→ SUPPLIED DATA:
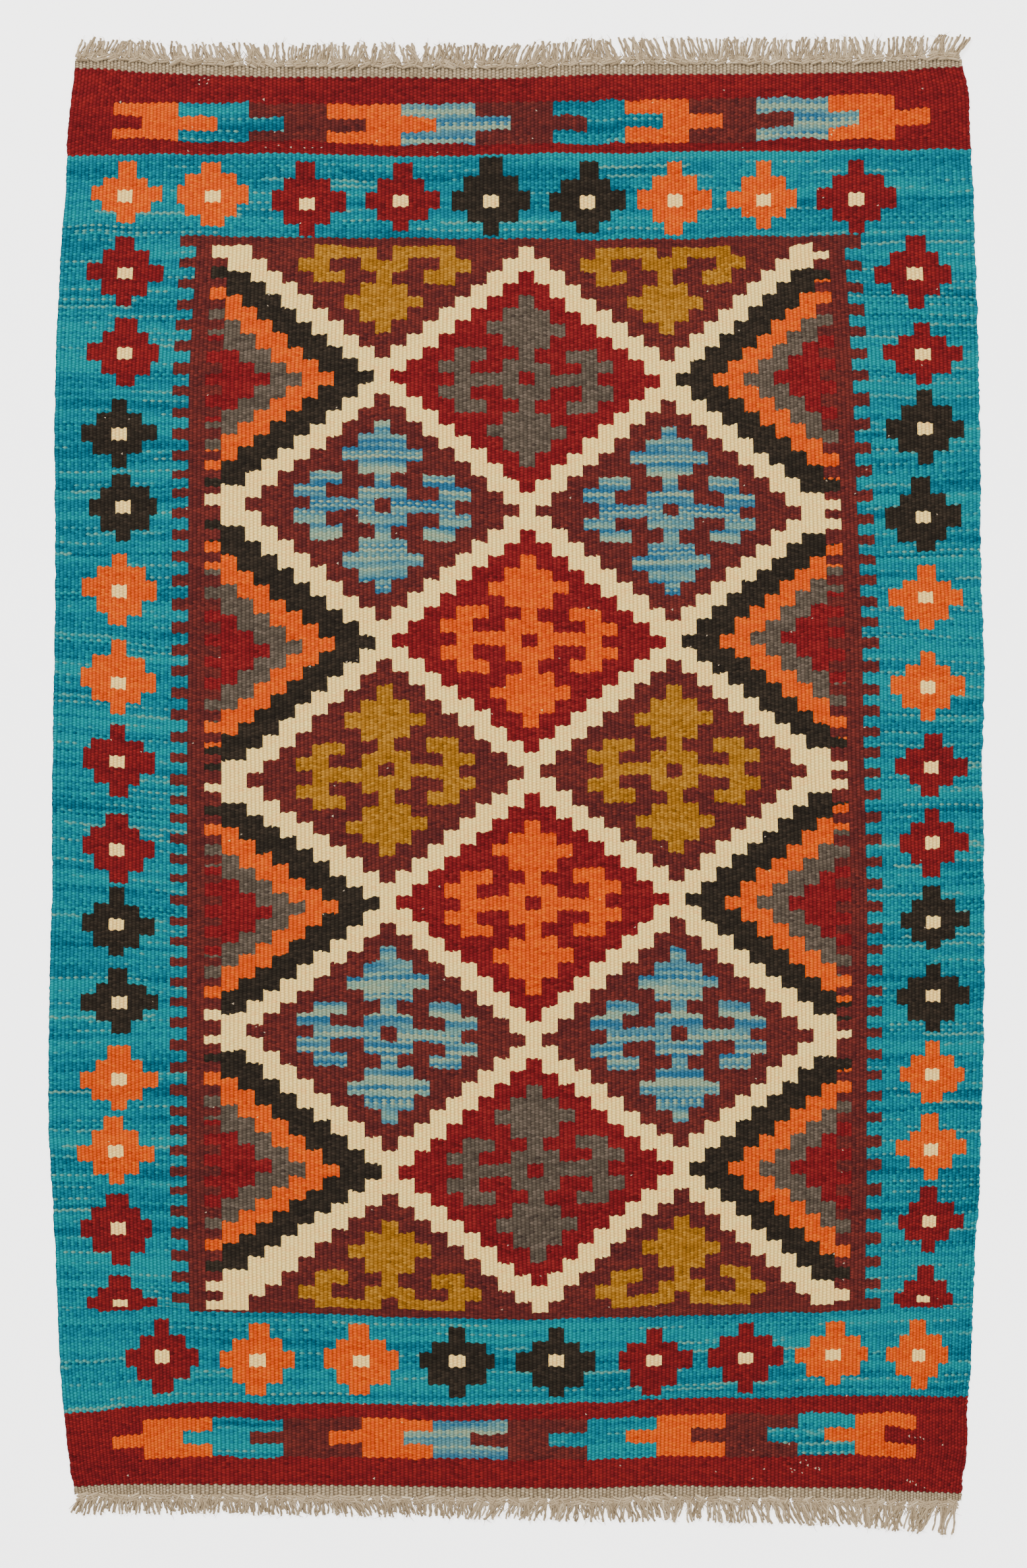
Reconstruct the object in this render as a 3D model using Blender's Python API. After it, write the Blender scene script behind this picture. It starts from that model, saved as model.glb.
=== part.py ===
"""Kilim rug: a flat-woven wool panel with a knotted fringe of undyed warp at each end.

X runs across the rug, +Y along the warp towards its upper end, +Z up from the surface on which
it lies. The origin is the centre of the underside. Sizes are in millimetres, and MM turns them
into Blender's metres.
"""

from collections import namedtuple
import math
import random

import bmesh
import bpy

MM = 0.001

# Woven panel
THICKNESS = 3.0  # from the floor to the crown of a rib
RIBS = 234  # one rib for each warp cord, 3.4 mm apart
RIB_DEPTH = 0.5  # depth of the groove between two ribs
RIB_BENDS = (-617, -560, -420, -250, 330, 530, 619)  # places along the rug where the ribs bend
MARGIN = 5.0  # the outermost cords, which the turned wefts cover without a groove
SELVEDGE_HEIGHT = 1.6  # where the top face ends at a selvedge
SELVEDGE_STEP = 12.0  # between two points of a selvedge
TURN_DEPTH = 0.6  # how far the turned wefts push the selvedge in and out
SWELL = 0.25  # slow rise and fall of the top face
FLOOR_STEP = 8  # an end edge has a floor point for every so many points of its ribs

# Fringe
SEAM = 0.3  # space between the panel and a heading
HEADING_INSET = 2.0  # of a heading's ends from the panel's corners
HEADING_DEPTH = 10.0  # plain-weave strip, along the warp, away from the corners
CORNER_DEPTH = 6.5  # the same at a corner
CORNER_REACH = 60.0  # over this distance the strip gains its full depth
HEADING_THICKNESS = 2.4
KNOTS = 93  # at each end
TWIN_KNOTS = 56  # those that let two strands out, the others one broad lock
KNOT_GAP = 0.2  # share of the knots' pitch that is left open
SIZE_SPREAD = 0.08  # share of its size by which a knot may differ
LENGTH_SPREAD = 3.0  # how much longer or shorter than its neighbours a strand may be
SWAY = 0.35  # sideways lean of all strands together, for each unit of length
TIP_SPREAD = 0.8  # how far a knot's tips may lie from the common lean
SPLAY = (0.9, 1.5)  # how far the tips of twin strands lie from the middle between them
FRINGE_SEED = 11

# The two selvedges: how far they lie from the warp's middle line at places along the rug.
Selvedge = namedtuple("Selvedge", "along left right")
SELVEDGES = [
    Selvedge(*row)
    for row in (
        (-617, -383, 385),
        (-597, -387, 387),
        (-579, -389, 390),
        (-545, -393, 390),
        (-511, -396, 393),
        (-442, -399, 395),
        (-408, -400, 397),
        (-351, -403, 401),
        (-305, -406, 402),
        (-237, -406, 404),
        (-168, -405, 405),
        (-99, -403, 405),
        (3, -403, 403),
        (106, -401, 405),
        (175, -400, 402),
        (312, -401, 401),
        (381, -399, 400),
        (449, -396, 397),
        (518, -391, 395),
        (552, -390, 393),
        (586, -387, 392),
        (601, -385, 391),
        (619, -383, 386),
    )
]

# The two end edges of the panel: how far along the warp they lie at places across it.
EndEdge = namedtuple("EndEdge", "across bottom top")
END_EDGES = [
    EndEdge(*row)
    for row in (
        (-385, -611.4, 618.3),
        (-357, -609.7, 617.7),
        (-329, -609.1, 614.8),
        (-271, -609.1, 612.0),
        (-214, -609.7, 610.3),
        (-129, -610.3, 610.3),
        (-14, -612.0, 609.1),
        (71, -612.6, 612.6),
        (129, -610.3, 612.6),
        (214, -611.4, 613.1),
        (300, -612.6, 614.3),
        (329, -614.8, 615.4),
        (357, -616.0, 618.3),
        (386, -617.1, 619.4),
    )
]

# How far the tips of the locks lie from the panel's end edges.
Reach = namedtuple("Reach", "across bottom top")
REACHES = [
    Reach(*row)
    for row in (
        (-385, 22, 23),
        (-200, 23, 26),
        (0, 24, 27),
        (150, 28, 29),
        (300, 30, 27),
        (386, 33, 24),
    )
]

# A knot, and the strands that leave it: how far a section lies beyond the heading, its width and
# its height. A tip lies as far out as its strand is long.
Section = namedtuple("Section", "beyond width height")
CROWN = Section(3.0, 6.4, 3.9)
NECK = Section(6.2, 4.4, 2.5)
TWIN_TIP = Section(None, 1.8, 1.5)
SINGLE_TIP = Section(None, 3.2, 1.6)

PANEL_COLOUR = (0.20, 0.035, 0.035, 1.0)
WARP_COLOUR = (0.50, 0.42, 0.32, 1.0)
YARN_ROUGHNESS = 0.92


def between(rows, key, column, at):
    """The column's value at a place, on straight lines between the rows."""
    lower, upper = rows[0], rows[1]
    for lower, upper in zip(rows, rows[1:]):
        if at <= getattr(upper, key):
            break
    start, stop = getattr(lower, key), getattr(upper, key)
    share = min(max((at - start) / (stop - start), 0.0), 1.0)
    return getattr(lower, column) * (1 - share) + getattr(upper, column) * share


def yarn_material(name, colour):
    material = bpy.data.materials.new(name)
    material.use_nodes = True
    shader = material.node_tree.nodes["Principled BSDF"]
    shader.inputs["Base Color"].default_value = colour
    shader.inputs["Roughness"].default_value = YARN_ROUGHNESS
    material.diffuse_color = colour
    return material


def finished_object(bm, name, material, collection):
    bmesh.ops.recalc_face_normals(bm, faces=bm.faces)
    bmesh.ops.scale(bm, vec=(MM, MM, MM), verts=bm.verts)
    mesh = bpy.data.meshes.new(name)
    bm.to_mesh(mesh)
    bm.free()
    mesh.materials.append(material)
    obj = bpy.data.objects.new(name, mesh)
    collection.objects.link(obj)
    return obj


def turned_wefts(along):
    """The small ins and outs of a selvedge, where the wefts turn round the last cord."""
    return TURN_DEPTH * (math.sin(along * 0.21) + math.sin(along * 0.13 + 1.3)) / 2


def swell(across, along):
    waves = math.sin(across / 61 + along / 140) + math.sin(along / 83 - across / 190 + 2.0)
    return SWELL * waves / 2


def along_at(bends):
    """The place along the rug that lies so many stretches, whole and part, from its lower end."""
    stretch = min(int(bends), len(RIB_BENDS) - 2)
    share = bends - stretch
    return RIB_BENDS[stretch] * (1 - share) + RIB_BENDS[stretch + 1] * share


def onto_end_edges(across, along):
    """Stretches the warp so that its first and last places lie on the uneven end edges."""
    share = (along - RIB_BENDS[0]) / (RIB_BENDS[-1] - RIB_BENDS[0])
    bottom = between(END_EDGES, "across", "bottom", across)
    top = between(END_EDGES, "across", "top", across)
    return bottom * (1 - share) + top * share


def woven_panel(material, collection):
    """A ribbed top face on a flat underside, inside the uneven outline of the rug."""
    bm = bmesh.new()
    end_column = bm.verts.layers.int.new("end_column")  # of a point on an end edge, or 0
    columns, bands = 2 * RIBS + 2, len(RIB_BENDS) - 1
    bmesh.ops.create_grid(bm, x_segments=columns, y_segments=bands, size=0.5)
    sides = [e for e in bm.edges if abs(e.verts[0].co.x + e.verts[1].co.x) > 1 - 1e-5]
    for band in range(bands):
        middle = (band + 0.5) / bands - 0.5
        pair = [e for e in sides if abs((e.verts[0].co.y + e.verts[1].co.y) / 2 - middle) < 1e-5]
        steps = round((RIB_BENDS[band + 1] - RIB_BENDS[band]) / SELVEDGE_STEP)
        bmesh.ops.subdivide_edges(bm, edges=pair, cuts=steps - 1)

    for vert in bm.verts:
        column = round((vert.co.x + 0.5) * columns)
        bends = min(max((vert.co.y + 0.5) * bands, 0.0), bands)
        at_end = min(bends, bands - bends) < 1e-4
        along = along_at(bends)
        left = between(SELVEDGES, "along", "left", along)
        right = between(SELVEDGES, "along", "right", along)
        turned = 0.0 if at_end else turned_wefts(along)
        if column == 0:
            across, height = left - turned, SELVEDGE_HEIGHT
        elif column == columns:
            across, height = right + turned, SELVEDGE_HEIGHT
        else:
            ribbed = right - left - 2 * MARGIN
            across = left + MARGIN + ribbed * (column - 1) / (2 * RIBS)
            height = THICKNESS - SWELL + swell(across, along)
            height -= 0.0 if column % 2 else RIB_DEPTH
            vert[end_column] = column if at_end else 0
        vert.co = across, onto_end_edges(across, along), height

    bmesh.ops.extrude_edge_only(bm, edges=[e for e in bm.edges if e.is_boundary])
    rim = [e for e in bm.edges if e.is_boundary]
    for vert in {v for e in rim for v in e.verts}:
        vert.co.z = 0
    bmesh.ops.holes_fill(bm, edges=rim, sides=0)
    spare = [
        e
        for e in bm.edges
        if e.verts[0][end_column] == e.verts[1][end_column]
        and e.verts[0][end_column] % FLOOR_STEP
        and min(v.co.z for v in e.verts) == 0
    ]
    bmesh.ops.dissolve_edges(bm, edges=spare, use_verts=True)
    return finished_object(bm, "woven_panel", material, collection)


def heading_depth(across):
    """The heading is woven shallower towards the corners."""
    from_corner = min(across - END_EDGES[0].across, END_EDGES[-1].across - across)
    share = min(max(from_corner / CORNER_REACH, 0.0), 1.0)
    return CORNER_DEPTH + (HEADING_DEPTH - CORNER_DEPTH) * math.sin(share * math.pi / 2)


def sway(across, outwards):
    """The lean that neighbouring strands share, which turns slowly along the fringe."""
    return SWAY * (math.sin(across / 60 + 2 * outwards) + math.sin(across / 31 + outwards)) / 2


def extruded(bm, faces):
    """The faces that these become when they are drawn out together from the faces round them."""
    region = faces + list({e for f in faces for e in f.edges})
    parts = bmesh.ops.extrude_face_region(bm, geom=region)["geom"]
    return [part for part in parts if isinstance(part, bmesh.types.BMFace)]


def fringe(end, material, collection):
    """A heading strip with strands of warp out of each knot, at the end "top" or "bottom"."""
    outwards = {"top": 1, "bottom": -1}[end]
    rng = random.Random(FRINGE_SEED + outwards)
    twins = set(rng.sample(range(KNOTS), TWIN_KNOTS))
    start = END_EDGES[0].across + HEADING_INSET
    pitch = (END_EDGES[-1].across - HEADING_INSET - start) / KNOTS

    bm = bmesh.new()
    place = bm.verts.layers.float.new("place")  # 2k + 1 to 2k + 2 along knot k, gaps between
    outer = bm.verts.layers.int.new("outer")  # 1 on the strip's outer edge and beyond

    def across_of(at):
        if at % 1:
            return (across_of(at - 0.5) + across_of(at + 0.5)) / 2
        knot, side = divmod(at - 1, 2)
        share = knot + (1 - KNOT_GAP / 2 if side else KNOT_GAP / 2)
        return start + pitch * min(max(share, 0.0), KNOTS)

    def along_of(across, beyond_seam):
        return between(END_EDGES, "across", end, across) + outwards * (SEAM + beyond_seam)

    bmesh.ops.create_grid(bm, x_segments=2 * KNOTS + 1, y_segments=1, size=0.5)
    for vert in bm.verts:
        vert.co.x = round((vert.co.x + 0.5) * (2 * KNOTS + 1))
    roots = [
        e
        for e in bm.edges
        if min(v.co.y for v in e.verts) > 0
        and min(v.co.x for v in e.verts) % 2
        and min(v.co.x for v in e.verts) // 2 in twins
    ]
    bmesh.ops.subdivide_edges(bm, edges=roots, cuts=1)
    for vert in bm.verts:
        vert[place] = vert.co.x
        vert[outer] = vert.co.y > 0
        across = across_of(vert[place])
        depth = heading_depth(across) if vert[outer] else 0.0
        vert.co = across, along_of(across, depth), HEADING_THICKNESS
    for vert in {v for f in extruded(bm, bm.faces[:]) for v in f.verts}:
        vert.co.z = 0

    def move_section(faces, section, beyond, centre, size):
        verts = {v for f in faces for v in f.verts}
        first, last = min(v[place] for v in verts), max(v[place] for v in verts)
        for vert in verts:
            share = (vert[place] - first) / (last - first) - 0.5
            height = section.height * size if vert.co.z > 0 else 0.0
            along = along_of(middle, depth + beyond)
            vert.co = centre + share * section.width * size, along, height

    knots = {}
    for face in bm.faces:
        at = min(v[place] for v in face.verts)
        if all(v[outer] for v in face.verts) and int(at) % 2:
            knots.setdefault(int(at) // 2, []).append(face)
    for knot, faces in sorted(knots.items()):
        middle = across_of(2 * knot + 1.5)
        depth = heading_depth(middle)
        size = 1 + rng.uniform(-SIZE_SPREAD, SIZE_SPREAD)
        for section in (CROWN, NECK):
            faces = extruded(bm, faces)
            move_section(faces, section, section.beyond, middle, size)
        lean = sway(middle, outwards)
        off = rng.uniform(-TIP_SPREAD, TIP_SPREAD)
        for face in faces:
            reach = between(REACHES, "across", end, middle)
            length = reach - depth + rng.uniform(-LENGTH_SPREAD, LENGTH_SPREAD)
            centre = middle + off + lean * (length - NECK.beyond)
            tip = SINGLE_TIP
            if len(faces) == 2:
                tip = TWIN_TIP
                right = max(v[place] for v in face.verts) > 2 * knot + 1.75
                centre += rng.uniform(*SPLAY) * (1 if right else -1)
            strand = bmesh.ops.extrude_discrete_faces(bm, faces=[face])["faces"]
            move_section(strand, tip, length, centre, size)
    return finished_object(bm, "fringe_" + end, material, collection)


def centre_on_origin(objects):
    """Moves the meshes so that the middle of the rug's outline is at the origin."""
    points = [v.co for obj in objects for v in obj.data.vertices]
    middle = [(min(p[i] for p in points) + max(p[i] for p in points)) / 2 for i in (0, 1)]
    for obj in objects:
        for vert in obj.data.vertices:
            vert.co.x -= middle[0]
            vert.co.y -= middle[1]


def main():
    for obj in list(bpy.data.objects):
        bpy.data.objects.remove(obj, do_unlink=True)
    collection = bpy.data.collections.new("kilim_rug")
    bpy.context.scene.collection.children.link(collection)
    pieces = [woven_panel(yarn_material("dyed_wool", PANEL_COLOUR), collection)]
    for end in ("top", "bottom"):
        pieces.append(fringe(end, yarn_material("undyed_warp_" + end, WARP_COLOUR), collection))
    centre_on_origin(pieces)


main()
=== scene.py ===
"""Kilim rug: the woven panel, bead by bead, its knotted fringe, and the studio round it.

X runs across the rug along its wefts, +Y along the warp towards its upper end, +Z up. Tables of
the rug's own places are in millimetres from the middle of its warp, as in the part's source.
"""

import math
from collections import namedtuple

import bpy
import numpy as np
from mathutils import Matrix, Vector


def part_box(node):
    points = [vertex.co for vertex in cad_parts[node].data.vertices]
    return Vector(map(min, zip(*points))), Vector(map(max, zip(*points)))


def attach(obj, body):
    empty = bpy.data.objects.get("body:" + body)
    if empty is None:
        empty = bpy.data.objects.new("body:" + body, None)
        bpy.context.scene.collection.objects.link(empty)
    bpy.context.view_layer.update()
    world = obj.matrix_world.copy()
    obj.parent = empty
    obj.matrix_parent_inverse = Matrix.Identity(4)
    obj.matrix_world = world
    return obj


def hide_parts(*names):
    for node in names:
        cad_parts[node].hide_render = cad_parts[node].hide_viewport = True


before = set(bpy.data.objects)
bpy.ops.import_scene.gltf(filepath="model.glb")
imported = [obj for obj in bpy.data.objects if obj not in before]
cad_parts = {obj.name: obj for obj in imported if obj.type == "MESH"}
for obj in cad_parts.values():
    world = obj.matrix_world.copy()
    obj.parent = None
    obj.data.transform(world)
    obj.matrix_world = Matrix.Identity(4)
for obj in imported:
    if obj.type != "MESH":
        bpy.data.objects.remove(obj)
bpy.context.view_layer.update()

MM = 0.001


def records(fields, *rows):
    """A table whose rows have named fields."""
    kind = namedtuple("Record", fields)
    return [kind(*row) for row in rows]


# ---- outline, as in part.py

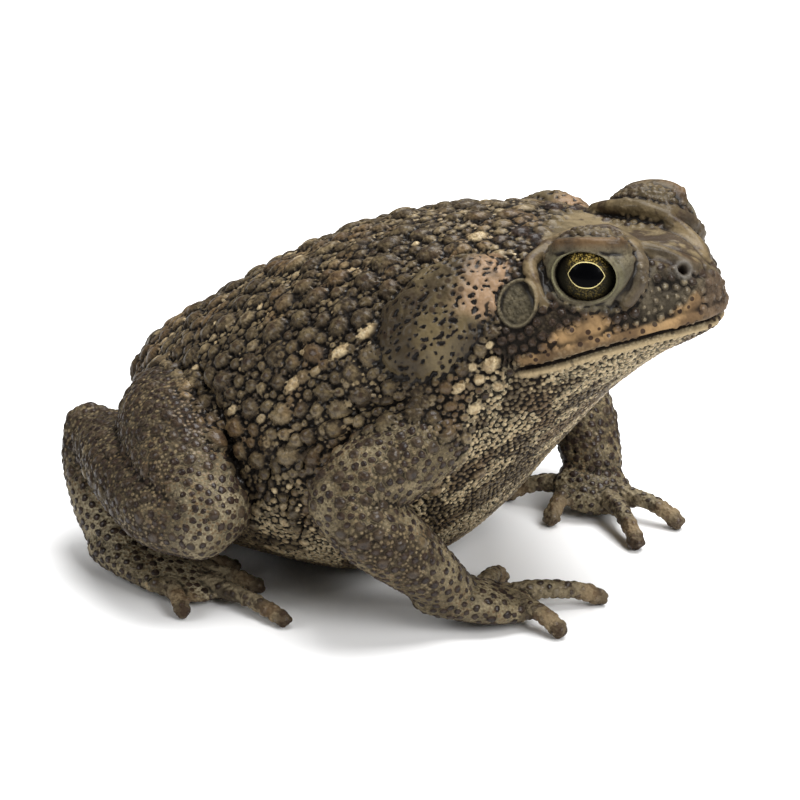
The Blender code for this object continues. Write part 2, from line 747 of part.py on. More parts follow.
def make_limbs(side, body, collection):
    arm = limb_chain(ARMS[side], side, collection, ARM_ACROSS)
    digits = [
        digit(f"finger_{k + 1}_{side}", root, tip, FINGER_RADII, FINGER_ARCH, side, collection)
        for k, (root, tip) in enumerate(FINGERS[side])
    ]
    clear_chain(body, arm, digits)
    leg = limb_chain(LEG, side, collection, LEG_ACROSS)
    digits = [
        digit(f"toe_{k + 1}_{side}", root, tip, TOE_RADII, TOE_ARCH, side, collection)
        for k, (root, tip) in enumerate(TOES)
    ]
    clear_chain(body, leg, digits)


def main():
    clear_scene()
    toad = new_collection("cane_toad")
    tools = new_collection("cutters")

    torso = make_torso(toad)
    head = make_head(toad)
    glands, eyes, drums, plugs = {}, {}, {}, []
    for side in SIDES:
        glands[side] = make_gland(side, toad)
        eyes[side], opening = make_eye(side, toad, tools)
        drums[side], seat = make_eardrum(side, toad, tools)
        plugs += [opening, seat, nostril_plug(side, tools)]
    combine(head, plugs, "DIFFERENCE")
    cut_clear(head, list(eyes.values()) + list(glands.values()))
    jaw = part_the_jaws(head, toad, tools)

    for side in SIDES:
        make_limbs(side, [torso, jaw], toad)
        cut_clear(drums[side], [glands[side]])
    cut_clear(torso, list(glands.values()))

    solids = list(toad.objects)
    for obj in solids:
        kind = "torso" if obj is torso else obj.name.rsplit("_", 1)[0]
        if kind in WARTS:
            share = torso_share if obj is torso else limb_share
            add_warts(obj, [other for other in solids if other is not obj], WARTS[kind], share)

    bpy.data.collections.remove(tools)


main()
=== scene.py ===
import math

import bmesh
import bpy
import numpy as np
from mathutils import Matrix, Vector, kdtree


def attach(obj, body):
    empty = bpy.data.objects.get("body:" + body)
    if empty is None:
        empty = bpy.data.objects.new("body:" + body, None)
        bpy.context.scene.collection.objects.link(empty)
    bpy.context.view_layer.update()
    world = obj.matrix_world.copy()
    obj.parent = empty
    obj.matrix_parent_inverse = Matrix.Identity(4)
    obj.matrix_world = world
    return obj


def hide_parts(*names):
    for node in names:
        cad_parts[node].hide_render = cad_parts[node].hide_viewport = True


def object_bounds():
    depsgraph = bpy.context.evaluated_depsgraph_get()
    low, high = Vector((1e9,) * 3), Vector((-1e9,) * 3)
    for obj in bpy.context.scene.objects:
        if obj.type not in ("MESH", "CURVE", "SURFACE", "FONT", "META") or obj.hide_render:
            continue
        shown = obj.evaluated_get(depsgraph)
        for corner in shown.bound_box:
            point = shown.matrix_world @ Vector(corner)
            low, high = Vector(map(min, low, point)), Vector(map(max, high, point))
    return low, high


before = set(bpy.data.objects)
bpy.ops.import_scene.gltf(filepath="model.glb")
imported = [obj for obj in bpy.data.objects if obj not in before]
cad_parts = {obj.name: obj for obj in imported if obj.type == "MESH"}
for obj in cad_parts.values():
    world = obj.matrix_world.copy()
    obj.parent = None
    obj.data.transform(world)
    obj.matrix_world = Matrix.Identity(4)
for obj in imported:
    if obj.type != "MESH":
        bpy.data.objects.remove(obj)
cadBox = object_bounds()
mm = 0.001
sides = {"right": -1, "left": 1}

# Sizes of the body in millimetres: x forwards, y outwards, z up

trunk = [  # x, underside, top, height of the widest place, half width, roundness of top and underside
    (-60.0, 22.0, 35.0, 29.0, 6.5, 2.0, 2.0),
    (-54.0, 11.5, 41.0, 28.0, 15.0, 2.0, 2.0),
    (-46.0, 3.5, 47.0, 26.0, 25.0, 2.0, 2.0),
    (-32.0, -0.8, 56.5, 26.0, 36.0, 2.1, 2.0),
    (-15.0, -1.2, 66.5, 27.5, 41.0, 2.1, 2.0),
    (0.0, -1.0, 72.5, 31.0, 41.5, 2.1, 2.0),
    (13.0, 4.0, 75.5, 37.0, 38.5, 2.2, 2.0),
    (24.0, 14.5, 77.0, 45.0, 34.5, 2.3, 2.0),
    (31.0, 24.0, 77.5, 51.0, 31.5, 2.4, 2.0),
    (38.0, 33.0, 77.7, 56.0, 28.5, 2.4, 2.0),
    (46.0, 43.0, 77.7, 60.0, 26.5, 2.4, 2.0),
    (53.0, 50.0, 78.1, 62.0, 22.5, 2.4, 2.0),
    (59.5, 55.5, 77.9, 63.0, 16.0, 2.5, 2.0),
    (65.0, 58.8, 75.3, 64.0, 10.3, 2.1, 2.0),
    (68.8, 61.4, 71.2, 65.5, 5.3, 2.0, 2.0),
]
rumpTip = (-61.8, 0.0, 29.0)
snoutTip = (70.6, 0.0, 66.6)
mouthLine = [  # x and z of the slit
    (30.0, 55.8), (39.0, 57.0), (46.0, 58.9), (53.0, 61.2), (59.0, 62.4), (65.0, 63.4), (76.0, 64.2),
]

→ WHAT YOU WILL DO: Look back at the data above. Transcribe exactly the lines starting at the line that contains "solids = list(toad.objects)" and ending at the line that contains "depsgraph = bpy.context.evaluated_depsgraph_get()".

→ WRITTEN REPLY:
    solids = list(toad.objects)
    for obj in solids:
        kind = "torso" if obj is torso else obj.name.rsplit("_", 1)[0]
        if kind in WARTS:
            share = torso_share if obj is torso else limb_share
            add_warts(obj, [other for other in solids if other is not obj], WARTS[kind], share)

    bpy.data.collections.remove(tools)


main()
=== scene.py ===
import math

import bmesh
import bpy
import numpy as np
from mathutils import Matrix, Vector, kdtree


def attach(obj, body):
    empty = bpy.data.objects.get("body:" + body)
    if empty is None:
        empty = bpy.data.objects.new("body:" + body, None)
        bpy.context.scene.collection.objects.link(empty)
    bpy.context.view_layer.update()
    world = obj.matrix_world.copy()
    obj.parent = empty
    obj.matrix_parent_inverse = Matrix.Identity(4)
    obj.matrix_world = world
    return obj


def hide_parts(*names):
    for node in names:
        cad_parts[node].hide_render = cad_parts[node].hide_viewport = True


def object_bounds():
    depsgraph = bpy.context.evaluated_depsgraph_get()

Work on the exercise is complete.